2021 Major Grant Recipients Announced.

The New Zealand National Commission for UNESCO is delighted to announce its 2021 major grant recipients.

Deeping Connections

Three organisations have been awarded major grants in 2021, all of which demonstrate a strong connection to our priority areas, and to our mission to:

Deepen connections between the people of Aotearoa New Zealand and UNESCO globally through the sharing of ideas and building capability for a better and more peaceful future.

Our 2021 major grant recipients are Ngāti Kuri Trust Board Inc, Diplosphere and UNESCO’s Chair in Dance and Social Inclusion, University of Auckland.

“The projects we are funding are all focused on idea sharing and knowledge building in areas that drive the National Commission’s work, including oceans and wellbeing, youth leadership and indigenous knowledge and language," says National Commission Chair, Robyn Baker.

“We are very excited to be able to fund these projects, all three will contribute considerably towards shaping a more sustainable future here in Aotearoa, in the Pacific and globally,” says Robyn.

Meet our 2021 Recipients

Ngāti Kuri Trust Board Incorporated

‘Giving our ocean a voice, through the sharing of indigenous knowledge and collaboration between indigenous youth groups in Aotearoa’.

This grant will help the 4th Generation (a group of young leaders of Ngāti Kuri descent) facilitate a gathering of indigenous, environmentally focused youth from around New Zealand, as well as set up a network to strengthen approaches to protect, restore and revitalise whenua, sky and moana together. The 4th Generation will be supported by the Ngāti Kuri Trust Board.

The first stage of the project will bring people to Ngāti Kuri ancestral lands to visit special sites in the rohe such as Te Rerenga Wairua, Parengarenga, Whangākea, Kapowairua where people can share the spiritual, cultural, and environmental connection to these areas.

Knowledge exchange sessions will include young marine scientists, indigenous leaders and knowledge holders, and developing training waka practitioners and navigators.

The second stage will further deepen relationships by bringing groups back to the rohe and working together to create a collective action plan to restore and revitalise our ocean in Aotearoa.


‘Rangatahi and Our Place in the World’

This grant will support a first national conference on international relations which will feature voices often missing in the public debate - Māori and youth. These voices - from iwi, business, academia and much in-between - will introduce new ideas and provoke public debate on topics such as climate change, security, foreign policy, and business and trade in the Asia Pacific region.

The conference will question what the term “Western values” means in Aotearoa New Zealand today when it comes to foreign policy. It will explore the links that have long existed between Māori and the Asia Pacific region - cultural, trade, and political - that bring an additional lens to New Zealand’s outlook, factoring in NZ’s unique bicultural foundation.

In doing this, the conference aims to excite and empower rangatahi discussion and nurture the development of new contributors to the national discussion on these issues. The conference will consist of plenary sessions and panel discussions with independent thinkers and new voices, featuring youth and Māori, on international relations.

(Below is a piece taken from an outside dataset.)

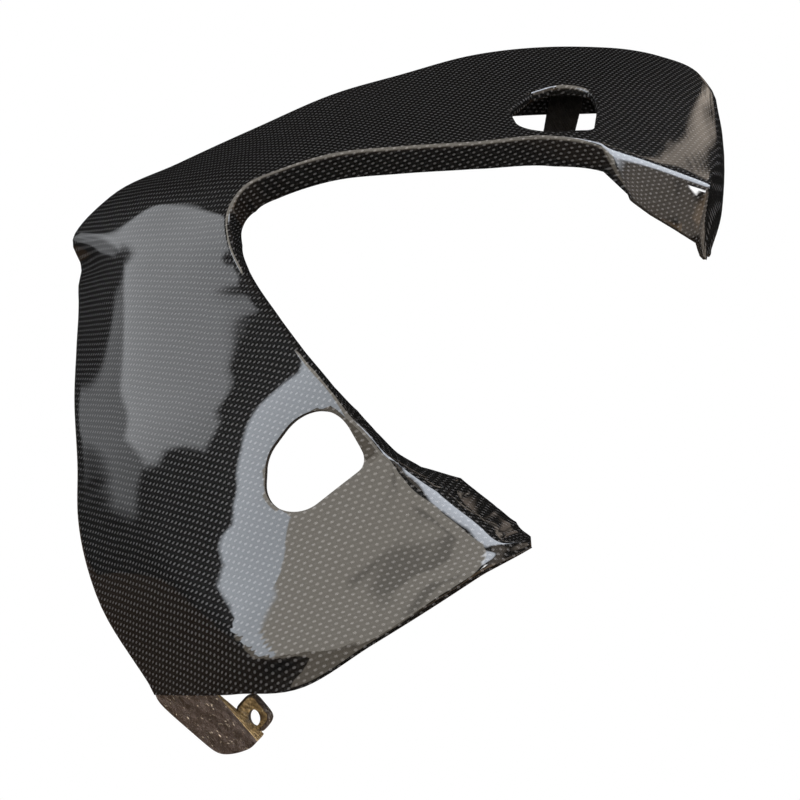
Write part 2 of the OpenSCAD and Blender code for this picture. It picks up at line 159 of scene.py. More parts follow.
# How far the face rolls back towards the rear edge at each section, and how the
# head is eased so that it carries no ripple: steps away from the camera, in mm
rollBack = {12: 3.0, 13: 8.0, 14: 11.5, 15: 10.0, 16: 7.5, 17: 5.5, 18: 4.0, 19: 2.5, 20: 0.8}
headEase = {12: (1.0, 1.0, 1.5, 1.0), 13: (4.0, 2.5, 4.0, 2.5), 14: (-0.5, -6.0, -3.0, -1.0),
            15: (0, -6.5, -4.0, -1.0), 16: (0, -3.0, -1.0, 0), 17: (0, -1.0, 0, 0)}
cameraPlace = np.array([62, -582, 135.5])  # mm


def fromCamera(point, deeper):
    return (point - cameraPlace) * deeper / (point[1] - cameraPlace[1])


for section, back in rollBack.items():
    rails[0][section] += fromCamera(rails[0][section], back)
for section, moves in headEase.items():
    for k, move in enumerate(moves):
        rails[k][section] += fromCamera(rails[k][section], move)


def slopes(points):
    chords = np.diff(points, axis=0)
    lengths = np.linalg.norm(chords, axis=1, keepdims=True)
    units = chords / lengths
    inner = (units[:-1] * lengths[1:] + units[1:] * lengths[:-1]) / (lengths[1:] + lengths[:-1])
    return np.vstack([units[:1], inner, units[-1:]])


def bend(p, t, sharp, slope=None):
    # a smooth curve through points, with a corner where sharp is 1
    i = min(max(int(math.floor(t)), 0), len(p) - 2)
    t -= i
    slope = slopes(p) if slope is None else slope
    chord = p[i + 1] - p[i]
    reach = np.linalg.norm(chord)
    leave = slope[i] * reach * (1 - sharp[i]) + chord * sharp[i]
    arrive = slope[i + 1] * reach * (1 - sharp[i + 1]) + chord * sharp[i + 1]
    return (p[i] * (1 + 2 * t) * (1 - t) ** 2 + leave * t * (1 - t) ** 2
            + p[i + 1] * t * t * (3 - 2 * t) - arrive * t * t * (1 - t))


railSlopes = [slopes(r) for r in rails]
railSharp = [[railCorners[i][k] if i in railCorners else 0 for i in range(legTip + 1)] for k in range(4)]


def between(values, u):
    i = min(int(math.floor(u)), legTip - 1)
    return values[i] + (values[i + 1] - values[i]) * (u - i)


def hump(u, shape):
    # 1 at its place along the moulding, and dying away on both sides
    return math.exp(-((u - shape["place"]) / shape["span"]) ** 2)


def ribPoints(u):
    # the four points of the section at u, with the hollow in the rear edge
    ribs = np.array([bend(rails[k], u, railSharp[k], railSlopes[k]) for k in range(4)])
    ribs[0][:2] += np.array([hollow["depth"], hollow["back"]]) * hump(u, hollow)
    return ribs


def across(u, v):
    return bend(ribPoints(u), v, [0, between(knees, u), 0, 0])


def rearReturn(u):
    return shellShape["rearReturnScale"] * (1 + windowDrop["more"] * hump(u, windowDrop))


def swell(u, start, end, ease):
    # 1 between two places along the moulding, eased off at both
    return max(0, min(1, (u - start) / ease, (end - u) / ease))


def lift(u, v, nudge=0.02):
    onward = across(u + nudge, v) - across(u - nudge, v)
    over = across(u, v + nudge) - across(u, v - nudge)
    return unit(np.cross(onward, over))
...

At the conclusion of the conference a publication or roadmap will be developed which organisers hope will increase long-term awareness of Māori and youth perspectives on New Zealand foreign policy and security matters.

UNESCO’s Chair in Dance and Social Inclusion, University of Auckland

The Dancing Ocean

This grant will support a creative education hub in the South Pacific focused on researching, sharing and growing cross-indigenous knowledge on the teaching and learning of creativity and performance.

The project brings together four Pacific institutions to collectively explore and share indigenous educational approaches to creativity and performance. It will help develop meaningful and purposeful relationships between creative educators in the South Pacific region, with a focus on indigenous dancers and indigenous dance cultures.

The project promotes collaboration on dance art and educational practises across Melanesian, Polynesian and Aboriginal communities.

Brought together under the banner of the UNESCO Chair, this project partners Vou (Nadi, Fiji), the Institute of Papua New Guinea Studies (Port Moresby, PNG), National Aboriginal and Islander Skills Development Association - NAISDA (Darkinjung land, Australia) and Waipapa Taumata Rau University of Auckland Ngā Akoranga Kanikani Dance Studies Programme.